• _Dataset records_
☆ ☆ ☆ ☆ ☆
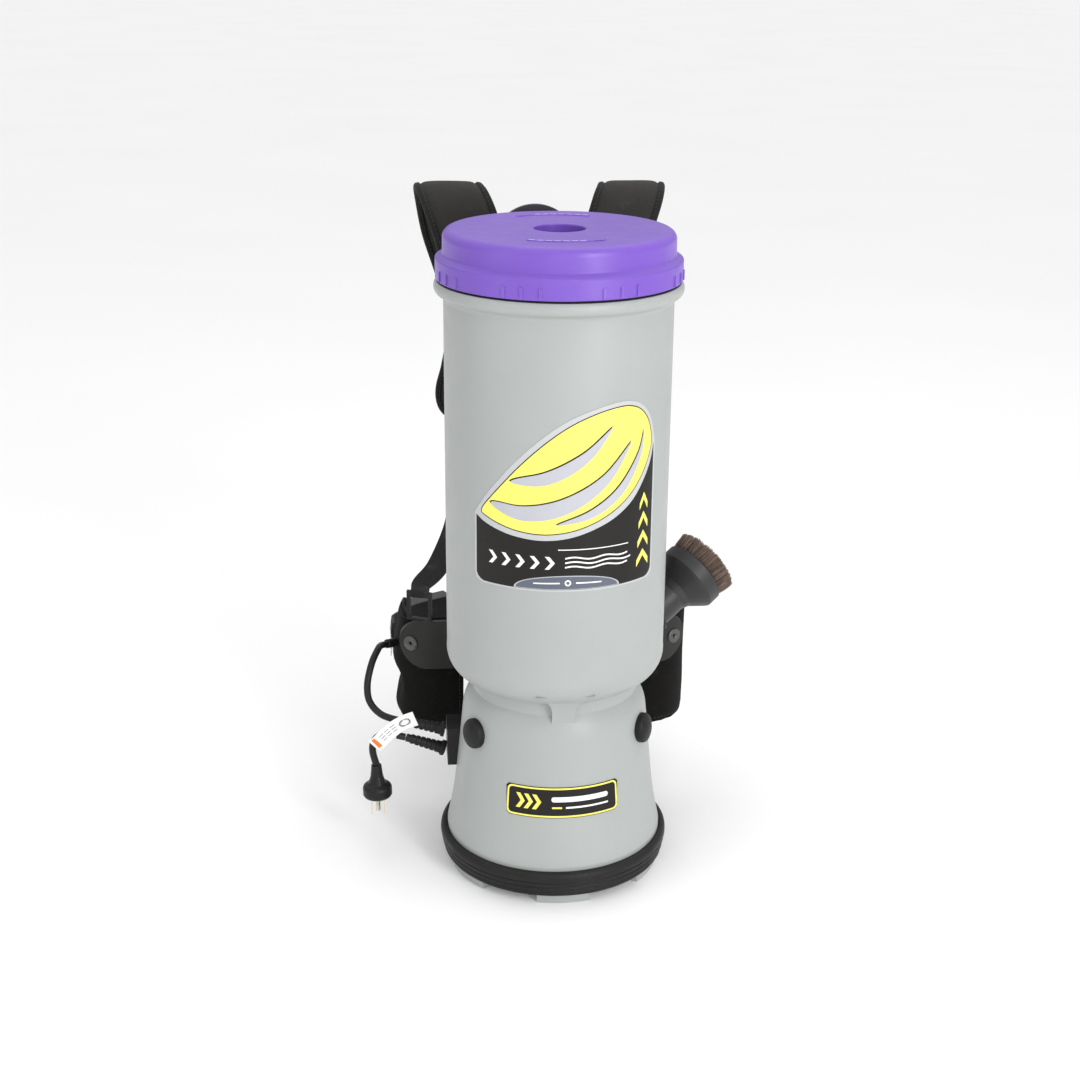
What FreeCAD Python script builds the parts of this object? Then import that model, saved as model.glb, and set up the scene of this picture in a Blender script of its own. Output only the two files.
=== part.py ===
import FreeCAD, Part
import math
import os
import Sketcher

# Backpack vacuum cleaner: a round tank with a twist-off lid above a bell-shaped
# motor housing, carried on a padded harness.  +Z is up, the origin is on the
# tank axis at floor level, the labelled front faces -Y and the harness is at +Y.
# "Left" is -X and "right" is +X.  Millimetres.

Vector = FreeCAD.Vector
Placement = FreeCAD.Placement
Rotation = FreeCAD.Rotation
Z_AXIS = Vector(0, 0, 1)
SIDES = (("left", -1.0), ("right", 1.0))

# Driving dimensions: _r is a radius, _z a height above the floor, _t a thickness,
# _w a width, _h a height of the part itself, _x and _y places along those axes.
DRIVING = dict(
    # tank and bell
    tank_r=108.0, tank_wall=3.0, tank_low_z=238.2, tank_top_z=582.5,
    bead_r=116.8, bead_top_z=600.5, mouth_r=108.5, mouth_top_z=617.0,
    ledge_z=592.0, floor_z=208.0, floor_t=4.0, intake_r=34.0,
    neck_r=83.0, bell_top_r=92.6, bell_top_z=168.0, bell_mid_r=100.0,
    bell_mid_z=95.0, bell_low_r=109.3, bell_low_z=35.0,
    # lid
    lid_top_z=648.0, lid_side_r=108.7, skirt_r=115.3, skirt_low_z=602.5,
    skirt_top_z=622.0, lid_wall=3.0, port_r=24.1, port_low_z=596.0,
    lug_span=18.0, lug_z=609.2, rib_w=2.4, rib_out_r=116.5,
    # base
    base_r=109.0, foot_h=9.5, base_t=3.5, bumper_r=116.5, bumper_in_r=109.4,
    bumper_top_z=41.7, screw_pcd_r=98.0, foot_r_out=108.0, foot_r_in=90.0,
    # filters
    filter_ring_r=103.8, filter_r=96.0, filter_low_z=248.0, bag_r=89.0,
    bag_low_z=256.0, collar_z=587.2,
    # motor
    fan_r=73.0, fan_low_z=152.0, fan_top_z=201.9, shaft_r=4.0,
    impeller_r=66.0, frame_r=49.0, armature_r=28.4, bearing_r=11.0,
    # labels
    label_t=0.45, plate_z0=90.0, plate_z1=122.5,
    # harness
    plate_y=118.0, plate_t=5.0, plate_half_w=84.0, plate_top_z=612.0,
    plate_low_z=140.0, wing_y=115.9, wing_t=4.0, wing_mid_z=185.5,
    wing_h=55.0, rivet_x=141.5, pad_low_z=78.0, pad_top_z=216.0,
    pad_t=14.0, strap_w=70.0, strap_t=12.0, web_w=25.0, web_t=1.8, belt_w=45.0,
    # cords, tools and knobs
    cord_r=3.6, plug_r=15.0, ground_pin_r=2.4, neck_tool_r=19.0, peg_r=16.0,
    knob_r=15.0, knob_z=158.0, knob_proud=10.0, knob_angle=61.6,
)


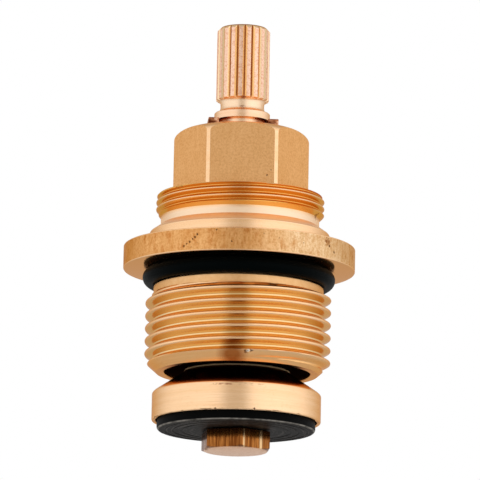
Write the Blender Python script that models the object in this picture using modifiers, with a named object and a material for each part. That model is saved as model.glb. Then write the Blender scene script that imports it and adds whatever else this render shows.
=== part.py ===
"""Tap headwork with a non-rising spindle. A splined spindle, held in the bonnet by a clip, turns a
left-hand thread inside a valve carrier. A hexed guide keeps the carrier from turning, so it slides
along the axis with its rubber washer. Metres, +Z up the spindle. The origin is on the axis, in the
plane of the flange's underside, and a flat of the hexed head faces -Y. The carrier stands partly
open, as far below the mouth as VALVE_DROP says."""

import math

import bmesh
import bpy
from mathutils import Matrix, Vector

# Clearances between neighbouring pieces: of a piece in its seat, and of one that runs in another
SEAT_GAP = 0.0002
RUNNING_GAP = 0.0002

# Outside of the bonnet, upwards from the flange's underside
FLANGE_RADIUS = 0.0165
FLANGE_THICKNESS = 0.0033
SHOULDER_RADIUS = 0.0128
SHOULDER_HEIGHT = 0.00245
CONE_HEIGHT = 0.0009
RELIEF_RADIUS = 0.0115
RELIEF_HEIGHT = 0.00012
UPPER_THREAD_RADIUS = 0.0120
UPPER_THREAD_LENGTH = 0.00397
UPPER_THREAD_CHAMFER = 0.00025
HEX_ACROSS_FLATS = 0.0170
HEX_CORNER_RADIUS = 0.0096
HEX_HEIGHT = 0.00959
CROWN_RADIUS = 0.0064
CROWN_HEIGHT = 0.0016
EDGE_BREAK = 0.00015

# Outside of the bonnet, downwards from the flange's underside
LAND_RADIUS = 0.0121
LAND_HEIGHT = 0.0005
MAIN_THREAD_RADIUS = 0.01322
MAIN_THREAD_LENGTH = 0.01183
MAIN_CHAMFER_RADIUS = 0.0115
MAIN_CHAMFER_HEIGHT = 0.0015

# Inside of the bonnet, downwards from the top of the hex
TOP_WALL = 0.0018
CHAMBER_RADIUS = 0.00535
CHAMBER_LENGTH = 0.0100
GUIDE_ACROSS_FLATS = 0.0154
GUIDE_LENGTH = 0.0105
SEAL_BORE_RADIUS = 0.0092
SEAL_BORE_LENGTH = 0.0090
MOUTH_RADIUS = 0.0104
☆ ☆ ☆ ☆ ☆
• _Exercise goal_
Starting at the first line of the entries above, please extract each line up to and including the line with "import Sketcher", unchanged, and add nothing.

• _Solution to this task_
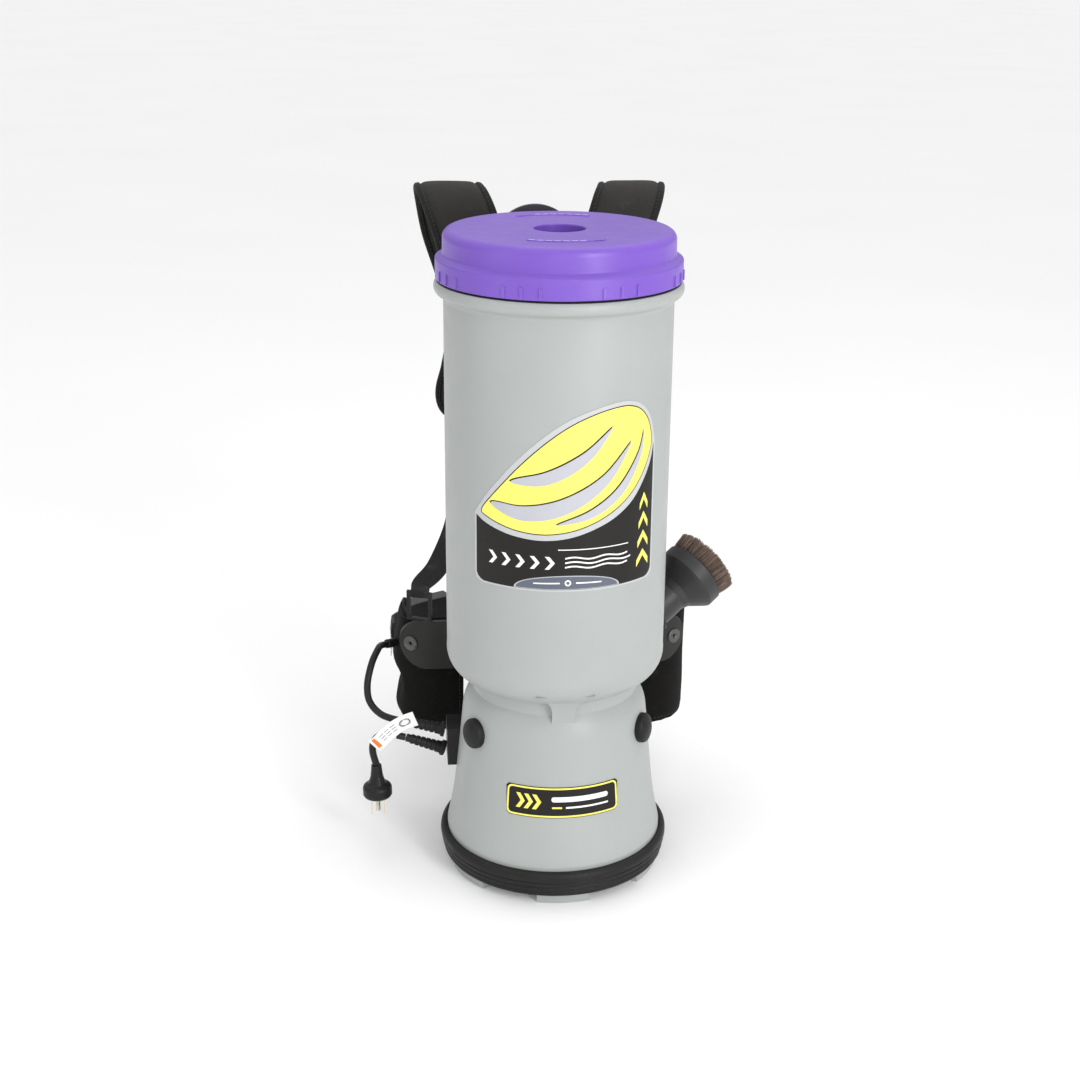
What FreeCAD Python script builds the parts of this object? Then import that model, saved as model.glb, and set up the scene of this picture in a Blender script of its own. Output only the two files.
=== part.py ===
import FreeCAD, Part
import math
import os
import Sketcher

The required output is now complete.